* Problem description *
All entries should be output exactly as they stand.

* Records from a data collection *
'''

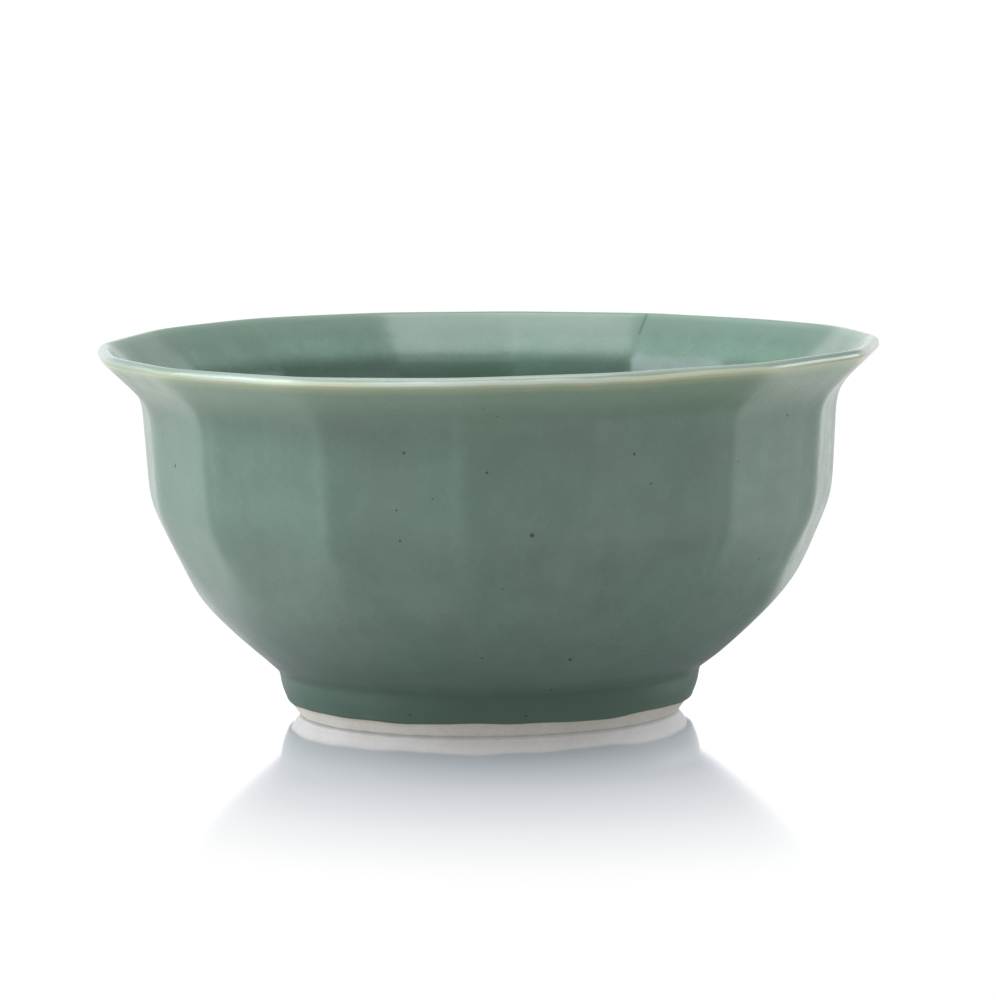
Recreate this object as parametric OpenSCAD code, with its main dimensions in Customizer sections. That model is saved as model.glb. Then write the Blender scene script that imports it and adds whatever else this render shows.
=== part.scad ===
// Faceted brush washer: a wide celadon bowl with upright facets, a flaring lip and a turned foot ring.
// The finished surface is the glaze. Each coat is a thin solid that meets the clay under it face to face.
// Heights run up from the table, and the widths of the faceted parts are taken across opposite corners.

/* [Bowl] */
// Width of the open mouth, across the outermost corners of the lip
rim_d = 150; // [140:1:160]
// Height from the table to the top of the lip
bowl_h = 71; // [66:1:80]
// Number of flat facets round the wall
facets = 16; // [16:4:24]
// Width at the neck, where the upright wall starts to flare
neck_d = 133.6; // [131:0.2:136]
// Width at the knee, where the upright wall turns in to the belly
knee_d = 130.6; // [126:0.2:133]
// Height of the knee
knee_z = 41.2; // [38:0.2:44]
// Width at the bend, where the belly turns in more steeply
bend_d = 114.6; // [112:0.2:118]
// Height of the bend
bend_z = 24.6; // [22:0.2:28]
// How far the belly swells between the knee and the bend
upper_bulge = 0.3; // [0.1:0.1:1.5]
// How far the belly swells between the bend and the crease
lower_bulge = 0.5; // [0.1:0.1:1.5]

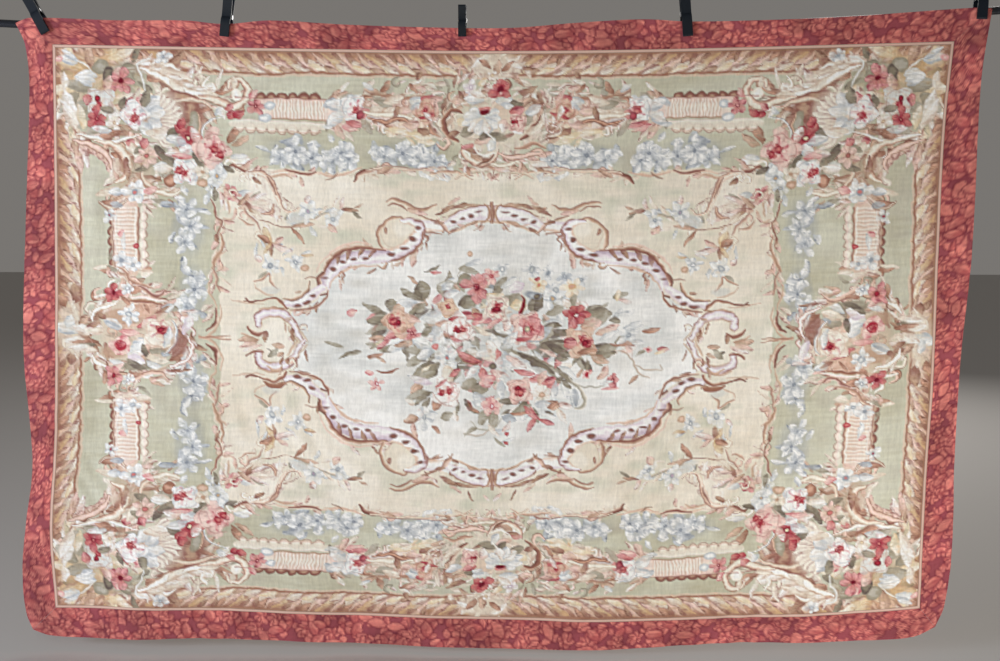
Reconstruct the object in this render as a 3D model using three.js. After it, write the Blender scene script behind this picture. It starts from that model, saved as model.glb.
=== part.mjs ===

'''

* Result for this task *
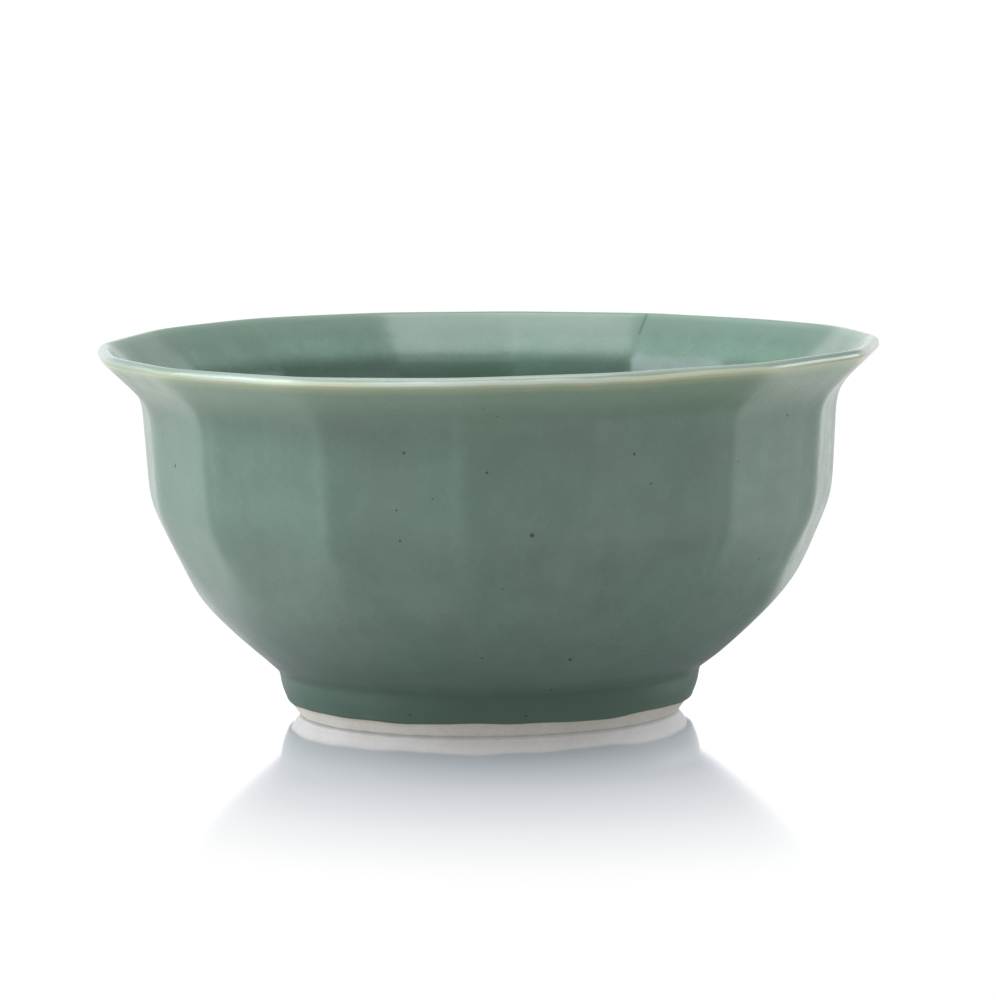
Recreate this object as parametric OpenSCAD code, with its main dimensions in Customizer sections. That model is saved as model.glb. Then write the Blender scene script that imports it and adds whatever else this render shows.
=== part.scad ===
// Faceted brush washer: a wide celadon bowl with upright facets, a flaring lip and a turned foot ring.
// The finished surface is the glaze. Each coat is a thin solid that meets the clay under it face to face.
// Heights run up from the table, and the widths of the faceted parts are taken across opposite corners.

/* [Bowl] */
// Width of the open mouth, across the outermost corners of the lip
rim_d = 150; // [140:1:160]
// Height from the table to the top of the lip
bowl_h = 71; // [66:1:80]
// Number of flat facets round the wall
facets = 16; // [16:4:24]
// Width at the neck, where the upright wall starts to flare
neck_d = 133.6; // [131:0.2:136]
// Width at the knee, where the upright wall turns in to the belly
knee_d = 130.6; // [126:0.2:133]
// Height of the knee
knee_z = 41.2; // [38:0.2:44]
// Width at the bend, where the belly turns in more steeply
bend_d = 114.6; // [112:0.2:118]
// Height of the bend
bend_z = 24.6; // [22:0.2:28]
// How far the belly swells between the knee and the bend
upper_bulge = 0.3; // [0.1:0.1:1.5]
// How far the belly swells between the bend and the crease
lower_bulge = 0.5; // [0.1:0.1:1.5]

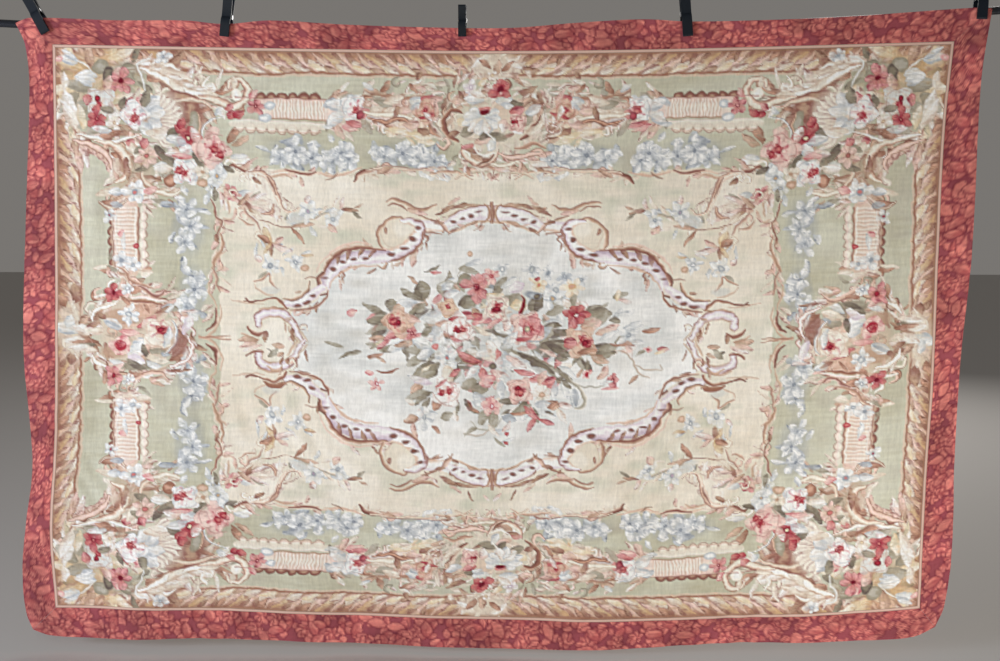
Reconstruct the object in this render as a 3D model using three.js. After it, write the Blender scene script behind this picture. It starts from that model, saved as model.glb.
=== part.mjs ===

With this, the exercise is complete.